Oceanic trenches are hemispheric-scale long but narrow topographic depressions of the sea floor. They also are the deepest parts of the ocean floor.

Mariana Trench 
The Mariana Trench (or Marianas Trench) is the deepest known submarine trench, and the deepest location in the Earth's crust itself. It is a subduction zone where the Pacific Plate is being subducted under the Mariana Plate.
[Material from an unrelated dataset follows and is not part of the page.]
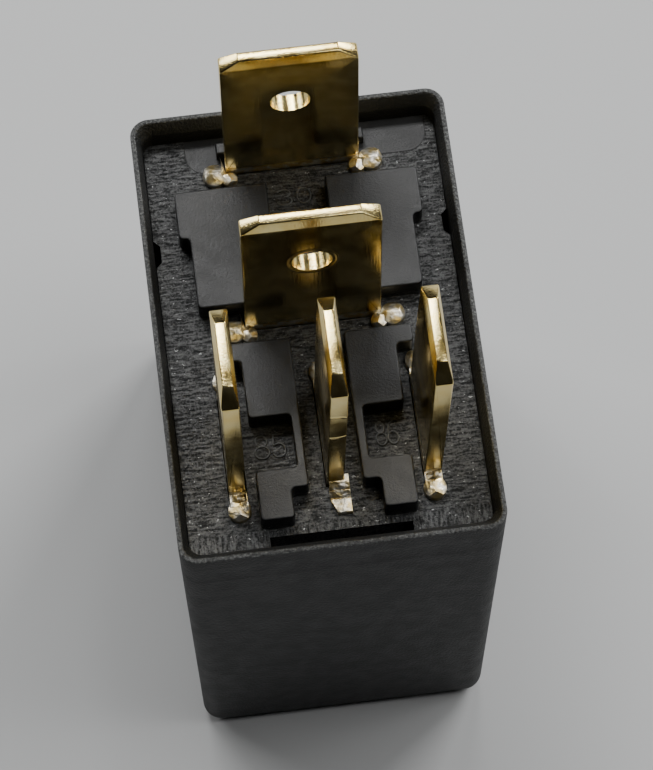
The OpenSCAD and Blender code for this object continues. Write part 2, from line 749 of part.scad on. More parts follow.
module bobbin() {
    flange_r = 1.2;
    ear_half = sheet_t / 2 + 0.75;
    ear_near = tail_y - coil_y - tail_w / 2 - 0.6;
    post_y = 2;
    color(bobbin_colour) translate([0, coil_y, 0]) {
        difference() {
            union() {
                translate([0, 0, flange_low_z]) cylinder(r = tube_r, h = flange_top_z - flange_low_z);
                translate([0, 0, flange_low_z]) linear_extrude(flange_t)
                    rounded_rect(flange_half, flange_half, flange_r);
                translate([0, 0, winding_top]) linear_extrude(flange_t) difference() {
                    union() {
                        rounded_rect(flange_half, flange_half, flange_r);
                        for (side = [-1, 1])
                            translate([side * narrow_pitch - ear_half, ear_near])
                                square([2 * ear_half, -ear_near - flange_half + 2 * flange_r]);
                    }
                    for (side = [-1, 1]) tail_slot(side);
                }
            }
            translate([0, 0, flange_low_z - eps])
                cylinder(r = core_r + core_gap, h = flange_top_z - flange_low_z + 2 * eps);
        }
        for (x = [-1, 1], y = [-1, 1])
            translate([x * (flange_half - post_half), y * post_y, winding_top + eps])
                block([-post_half, -post_half, 0], [post_half, post_half, base_low - seat_gap - winding_top - eps]);
    }
}

module coil_winding() {
    slack = 0.02;
    chamfer = wire_d;
    low = winding_low + slack;
    high = winding_top - slack;
    color(copper_colour) translate([0, coil_y, 0]) rotate_extrude()
        polygon([[tube_r + slack, low], [coil_r - chamfer, low], [coil_r, low + chamfer], [coil_r, high - chamfer],
            [coil_r - chamfer, high], [tube_r + slack, high]]);
}

// A wire end that leaves the winding, runs to a terminal's tail and is wrapped round it
module coil_lead(side) {
    turns = 3;
    wrap_low = tail_low + wire_d / 2;
    wire_z = wrap_low + turns * wire_d / 2;
    tail_x = side * narrow_pitch;
    across = unit([tail_x, tail_y - coil_y]);
    from = [0, coil_y] + across * (coil_r + wire_d / 2);
    to = [tail_x - side * (sheet_t / 2 + wire_d / 2), tail_y + tail_w / 2 + wire_d / 2];
    color(copper_colour) {
        for (i = [0 : turns - 1])
            translate([tail_x, tail_y, wrap_low + i * wire_d]) linear_extrude(wire_d) difference() {
                square([sheet_t + 2 * wire_d, tail_w + 2 * wire_d], center = true);
                square([sheet_t, tail_w], center = true);
            }
        translate([from[0], from[1], wire_z])
            rotate([90, 0, atan2(to[1] - from[1], to[0] - from[0]) + 90])
                cylinder(r = wire_d / 2, h = norm(to - from), $fn = 16);
    }
}

module coil_lead_85() {
    coil_lead(-1);
}

module coil_lead_86() {
    coil_lead(1);
}

module armature() {
    front_cut = 1.6;
    half = armature_w / 2;
    heel = yoke_y - armature_heel;
    color(steel_colour) open_position() {
        translate([0, 0, armature_low]) linear_extrude(armature_t)
            polygon([[-half, heel], [-half, armature_front + front_cut], [front_cut - half, armature_front],
                [half - front_cut, armature_front], [half, armature_front + front_cut], [half, heel]]);
        at_armature_studs() {
            translate([0, 0, -spring_t - eps]) cylinder(r = rivet_r, h = spring_t + 2 * eps);
            translate([0, 0, -spring_t - rivet_head_h]) cylinder(r = rivet_head_r - 0.2, h = rivet_head_h);
        }
    }
}

// The two studs pressed out of the armature that hold the spring
module at_armature_studs() {
    for (side = [-1, 1]) translate([side * spring_rivet_x, coil_y, armature_low]) children();
}

module contact_spring() {
    mid = armature_low - spring_t / 2;
    leg_y = yoke_y + spring_t / 2;
    leg_end = [leg_y, pole_z + spring_bend_h];
    flat_start = [yoke_y - spring_bend_len, mid];
    bulge = bezier(leg_end, leg_end + [spring_bulge, -spring_bend_h],
        opened(flat_start + [spring_loop_out, -spring_loop_drop]), opened(flat_start), spring_loop_steps);
    tongue_end = contact_y - contact_r - tongue_margin;
    tongue_half = contact_r + tongue_margin;
    studs_y = coil_y - rivet_head_r - rivet_margin;
    half = spring_w / 2;
    flat = concat([[half, studs_y], [half, flat_start[0] + eps]], [[-half, flat_start[0] + eps], [-half, studs_y]],
        [for (side = [-1, 1], far = [0, 1])
            [side * tongue_half, (side < 0) == (far == 0) ? studs_y - tongue_taper : tongue_end]]);
    color(bronze_colour) difference() {
        union() {
            along_x(spring_w) polygon(strip_outline(concat([[leg_y, spring_leg_top]], bulge), spring_t));
            open_position() translate([0, 0, spring_low]) linear_extrude(spring_t) polygon(flat);
        }
        at_spring_rivets() cylinder(r = rivet_r + rivet_gap, h = 4 * spring_t, center = true);
        open_position() {
            at_armature_studs() cylinder(r = rivet_r + rivet_gap, h = 4 * spring_t, center = true);
            translate([0, contact_y, armature_low])
                cylinder(r = fixed_shank_r + rivet_gap, h = 4 * spring_t, center = true);
        }
    }
}

// A domed head that stands on z = 0
module domed_head() {
    intersection() {
        cylinder(r = contact_r, h = contact_head_h);
        translate([0, 0, contact_head_h - contact_dome_r]) sphere(contact_dome_r);
    }
}

module moving_contact() {
    color(silver_colour) open_position() translate([0, contact_y, 0]) {
        translate([0, 0, armature_low]) domed_head();
        translate([0, 0, spring_low]) mirror([0, 0, 1]) domed_head();
        translate([0, 0, spring_low - eps]) cylinder(r = fixed_shank_r, h = spring_t + 2 * eps);
    }
}

// A contact rivet whose face looks up from the arm below it
module fixed_contact() {
    translate([0, 0, -fixed_head_h]) cylinder(r = contact_r, h = fixed_head_h);
    translate([0, 0, -fixed_head_h - sheet_t - eps]) cylinder(r = fixed_shank_r, h = sheet_t + 2 * eps);
    translate([0, 0, -fixed_head_h - sheet_t - fixed_tail_h]) cylinder(r = fixed_tail_r, h = fixed_tail_h);
}

module fixed_contact_no() {
    color(silver_colour) translate([0, contact_y, no_face]) mirror([0, 0, 1]) fixed_contact();
}

module fixed_contact_nc() {
    color(silver_colour) translate([0, contact_y, nc_face]) fixed_contact();
}

module spring_rivets() {
    color(steel_colour) at_spring_rivets() yoke_rivet(spring_t);
}

module terminal_rivets() {
    color(steel_colour) at_terminal_rivets() yoke_rivet(sheet_t);
}

cover();
base_plate();
terminal_30();
terminal_87();
terminal_87a();
terminal_85();
terminal_86();
yoke();
core();
bobbin();
coil_winding();
coil_lead_85();
coil_lead_86();
armature();
contact_spring();
moving_contact();
fixed_contact_no();
fixed_contact_nc();
spring_rivets();
terminal_rivets();
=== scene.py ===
"""Finishes for a five-blade plug-in relay: moulded cover and base plate, stamped brass blades, and
the coil, armature and contacts inside. Sizes below are in millimetres in the relay's own frame."""

import json
import math

import bmesh
import bpy
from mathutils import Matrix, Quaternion, Vector

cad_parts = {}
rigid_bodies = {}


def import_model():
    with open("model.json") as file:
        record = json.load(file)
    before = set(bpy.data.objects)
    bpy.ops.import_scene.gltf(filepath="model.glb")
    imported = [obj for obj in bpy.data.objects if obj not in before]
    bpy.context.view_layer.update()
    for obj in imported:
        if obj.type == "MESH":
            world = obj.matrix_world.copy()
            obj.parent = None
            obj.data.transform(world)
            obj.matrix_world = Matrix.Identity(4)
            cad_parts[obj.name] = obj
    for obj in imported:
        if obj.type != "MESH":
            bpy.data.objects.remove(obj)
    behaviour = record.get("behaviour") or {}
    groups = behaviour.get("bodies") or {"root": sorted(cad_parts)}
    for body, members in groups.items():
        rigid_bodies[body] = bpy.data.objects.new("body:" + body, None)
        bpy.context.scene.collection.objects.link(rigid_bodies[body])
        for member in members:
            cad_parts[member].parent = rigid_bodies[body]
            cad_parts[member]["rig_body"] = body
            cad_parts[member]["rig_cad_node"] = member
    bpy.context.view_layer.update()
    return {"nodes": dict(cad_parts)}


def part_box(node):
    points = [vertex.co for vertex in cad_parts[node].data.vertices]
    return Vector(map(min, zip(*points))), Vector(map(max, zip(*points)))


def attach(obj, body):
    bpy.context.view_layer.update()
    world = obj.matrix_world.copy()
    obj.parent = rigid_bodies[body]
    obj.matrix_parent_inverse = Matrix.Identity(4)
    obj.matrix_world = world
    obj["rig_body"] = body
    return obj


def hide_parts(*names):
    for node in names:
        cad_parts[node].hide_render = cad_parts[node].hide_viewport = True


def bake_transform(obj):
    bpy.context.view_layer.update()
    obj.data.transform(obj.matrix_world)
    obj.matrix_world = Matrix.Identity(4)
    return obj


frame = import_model()
MM = 0.001

# Sizes of the moulding that the finish follows
RIM_LAND = 0.23
LEAD_IN = 0.6
DRAFT = 0.37
WALL = 0.75
FLOOR = 0.9
CORNER_R = 0.9
END_R = 1.0
BASE_T = 2.0
PAD_H = 1.17
SHEET_T = 0.8
WIDE_W = 6.3
NARROW_W = 4.8


def mm(point):
    """A point in millimetres, as a vector in metres."""
    return Vector(point) * MM


def node_box(name):
    """Lowest and highest corner of a CAD node, in millimetres."""
    low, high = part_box(name)
    return low / MM, high / MM


cover_low, cover_high = node_box("cover")
plate_low, plate_high = node_box("base_plate")
FACE_Z = plate_high.z - PAD_H
TIP_Z = node_box("terminal_30")[1].z
DETENT_Z = TIP_Z - 3.95


# ---------------------------------------------------------------------------------------- materials

def linear(code):
    """An sRGB colour such as "#d9b25f", as linear RGBA."""
    parts = [int(code[i:i + 2], 16) / 255 for i in (1, 3, 5)]
    return [p / 12.92 if p <= 0.04045 else ((p + 0.055) / 1.055) ** 2.4 for p in parts] + [1.0]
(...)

The bottom of the trench is further below sea level than Mount Everest is above sea level.

See also 

 Bathymetric chart
 Hawaiian-Emperor seamount chain
 Hydrogeology
 List of geologists
 Pelagic sediments
 Seafloor mapping

References

Sources

 Erickson, Jon, 1996, Marine Geology: Undersea Landforms and Life Forms, Facts on File 
 "What is the Ring of Fire? : Ocean Exploration Facts: NOAA Office of Ocean Exploration and Research". oceanexplorer.noaa.gov. Retrieved 2023-02-10.
 Atwood, Trisha B.; Witt, Andrew; Mayorga, Juan; Hammill, Edd; Sala, Enric (2020). "Global Patterns in Marine Sediment Carbon Stocks". Frontiers in Marine Science. 7. doi:10.3389/fmars.2020.00165/full. ISSN 2296-7745.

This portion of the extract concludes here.